In 1863 a series of meetings involving clubs from metropolitan London and surrounding counties produced the printed rules of football, which prohibited the carrying of the ball. Thus, the “handling” game of rugby remained outside the newly formed Football Association (FA). Indeed, by 1870 all handling of the ball except by the goalkeeper was prohibited by the FA.
The development of modern football was closely tied to processes of industrialization and urbanization in Victorian Britain. Most of the new working-class inhabitants of Britain’s industrial towns and cities gradually lost their old pastimes, such as badger-baiting, and sought fresh forms of collective leisure.
From the 1850s onward, industrial workers were increasingly likely to have Saturday afternoons off work, and so many turned to the new game of football to watch or to play. Key urban institutions such as churches, trade unions, and schools organized working-class boys and men into recreational football teams. A rise in adult literacy at the time spurred press coverage of organized sports, while improvements in transport systems such as the railways or urban trams enabled players and spectators to travel to football games.
Average attendance in England rose from 4,600 in 1888 to 7,900 in 1895, rising to 13,200 in 1905 and reaching 23,100 at the outbreak of World War I. As it grew, football’s popularity eroded public interest in other sports, notably cricket.
Despite sometimes fractious international relations, football continued to rise in popularity.
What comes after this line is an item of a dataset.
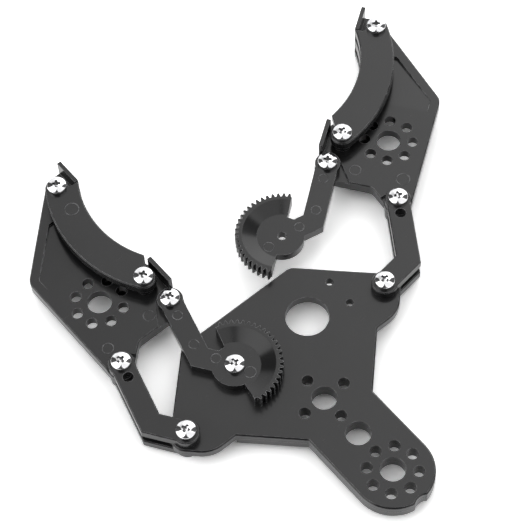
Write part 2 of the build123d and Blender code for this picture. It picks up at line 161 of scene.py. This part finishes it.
# Hexagon nuts
NUT_AROUND = 72
NUT_HALF_FLATS = 2.75 * MM
NUT_BORE_RADIUS = 1.52 * MM
NUT_CHAMFER_START = 0.97 * NUT_HALF_FLATS
NUT_CHAMFER_SLOPE = math.tan(math.radians(30))
NUT_MOUTH_RADIUS = NUT_BORE_RADIUS + 0.18 * MM
NUT_MOUTH_DEPTH = 0.2 * MM

# Angles below which neighbouring faces are shaded as one, in degrees
SMOOTH_BELOW = 35.0
SMOOTH_THREAD_BELOW = 50.0
SMOOTH_NUT_BELOW = 25.0

# Angle of each cross recess from +X in degrees, as the screws happen to stand in the photograph
RECESS_TURNS = {
    "gear_pivot_screw": -8,
    "left_follower_base_screw": 22,
    "left_follower_jaw_screw": 8,
    "left_gear_arm_screw": 37,
    "left_crescent_root_screw": 39,
    "left_crescent_tip_screw": 55,
    "right_follower_base_screw": 8,
    "right_follower_jaw_screw": 66,
    "right_gear_arm_screw": 44,
    "right_crescent_root_screw": 16,
    "right_crescent_tip_screw": 50,
}

# Angle of each nut that isn't square to the frame, in degrees: nuts stand as the piece that holds them
LEFT_BAR_TURN = 91.0
RIGHT_BAR_TURN = 40.7
RIGHT_JAW_TURN = -55.0
NUT_TURNS = {
    "left_follower_base_nut": LEFT_BAR_TURN,
    "left_follower_jaw_nut": LEFT_BAR_TURN,
    "right_follower_base_nut": RIGHT_BAR_TURN,
    "right_follower_jaw_nut": RIGHT_BAR_TURN,
    "right_gear_arm_nut": RIGHT_JAW_TURN,
    "right_crescent_tip_nut": RIGHT_JAW_TURN,
    "right_crescent_root_nut": RIGHT_JAW_TURN,
}

# Round marks of the ejector pins: plastic, then centre and radius in millimetres, on a piece's upper face
MARK_AROUND = 48
MARK_WIDTH = 0.3 * MM
MARK_HEIGHT = 0.035 * MM
MARK_ROOT = 0.02 * MM           # how far a mark goes into the face
EJECTOR_MARKS = {
    "left_gear_link": ("gear", [
        (-17.2, 83.4, 1.6), (-19.8, 71.9, 1.6), (-17.7, 63.4, 1.6), (-12.7, 52.7, 1.9),
    ]),
    "right_gear_link": ("gear", [
        (20.9, 84.0, 1.7), (33.3, 83.3, 1.6), (41.6, 84.7, 1.6), (51.5, 92.5, 1.6),
    ]),
    "left_upper_crescent": ("crescent", [(-19.7, 135.5, 2.3)]),
    "left_jaw_plate": ("jaw", [(-23.5, 90.3, 1.9), (-40.7, 89.5, 1.8)]),
    "right_jaw_plate": ("jaw", [(62.5, 89.2, 1.9), (72.1, 76.1, 2.2)]),
}

# Stage: a white floor that keeps the shadow, under three wide panels of light
FLOOR_SIZE = 6.0
FLOOR_COLOUR = 0.86
FLOOR_SEEN_COLOUR = 1.8         # to the camera, so that the open floor is white and keeps the near shadows
FLOOR_MIRRORED_COLOUR = 1.5
PANEL_LEVEL = 1.0
# Azimuth and elevation of the middle, inner and outer radius in degrees, and gain
BRIGHT_SPOTS = [(22, 38, 15, 48, 0.95), (160, 38, 20, 55, 0.8), (80, 52, 5, 30, -0.4)]
# Azimuth, rate of widening and widest half width in degrees, and elevation of the upper end
PANEL_GAPS = [(347, 33, 17, 62), (109, 34, 16, 57), (224, 66, 34, 84)]
GAP_LEVEL = 0.06
GAP_SOFTNESS = 0.04


# Node helpers
def node_material(name, sockets):
    """New node material, with these values on its principled shader's sockets."""
    material = bpy.data.materials.new(name)
    material.use_nodes = True
    shader = material.node_tree.nodes["Principled BSDF"]
    for socket, value in sockets.items():
        shader.inputs[socket].default_value = value
    return material, material.node_tree, shader


def add_node(tree, kind, **inputs):
    """Add a node and set or link its inputs, by socket name or as i0, i1 and so on by number."""
    node = tree.nodes.new(kind)
    for key, value in inputs.items():
        numbered = key[0] == "i" and key[1:].isdigit()
        socket = node.inputs[int(key[1:])] if numbered else node.inputs[key]
        if isinstance(value, bpy.types.NodeSocket):
            tree.links.new(value, socket)
        else:
            socket.default_value = value
    return node


def math_node(tree, operation, first, second=0.0, third=0.0):
    """Output of a Math node with up to three inputs."""
    node = add_node(tree, "ShaderNodeMath", i0=first, i1=second, i2=third)
    node.operation = operation
    return node.outputs[0]


def dot_product(tree, first, second):
    """Dot product of two vectors, each a socket or a fixed value."""
    node = add_node(tree, "ShaderNodeVectorMath", i0=first, i1=second)
    node.operation = "DOT_PRODUCT"
    return node.outputs["Value"]


def ramp_between(tree, value, band, levels):
    """Smooth step of a value across a band, from the first level to the second."""
    node = add_node(tree, "ShaderNodeMapRange", Value=value)
    node.interpolation_type = "SMOOTHSTEP"
    node.inputs["From Min"].default_value = band[0]
    node.inputs["From Max"].default_value = band[1]
    node.inputs["To Min"].default_value = levels[0]
    node.inputs["To Max"].default_value = levels[1]
    return node.outputs["Result"]


def noise(tree, place, scale, detail, stretch=(1, 1, 1)):
    """Noise over the object's own coordinates, stretched along its axes."""
    mapping = add_node(tree, "ShaderNodeMapping", Vector=place, Scale=stretch)
    node = add_node(tree, "ShaderNodeTexNoise", Vector=mapping.outputs[0], Scale=scale, Detail=detail)
    return node.outputs[0]


def near_grey(tree, shade, blue):
    """Colour of one shade, with its blue a little stronger."""
    stronger = math_node(tree, "MULTIPLY", shade, blue)
    return add_node(tree, "ShaderNodeCombineColor", Red=shade, Green=shade, Blue=stronger).outputs[0]


def add_bump(tree, shader, strength, depth, **inputs):
    """Raise a shader's surface by a height."""
    bump = add_node(tree, "ShaderNodeBump", Strength=strength, Distance=depth, **inputs)
    tree.links.new(bump.outputs[0], shader.inputs["Normal"])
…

It made its official Olympic debut at the London Games in 1908, and it has since been played in each of the Summer Games (except for the 1932 Games in Los Angeles). FIFA also grew steadily, especially in the latter half of the 20th century, when it strengthened its standing as the game’s global authority and regulator of competition. Guinea became FIFA’s 100th member in 1961; at the turn of the 21st century, more than 200 nations were registered FIFA members, which is more than the number of countries that belong to the United Nations.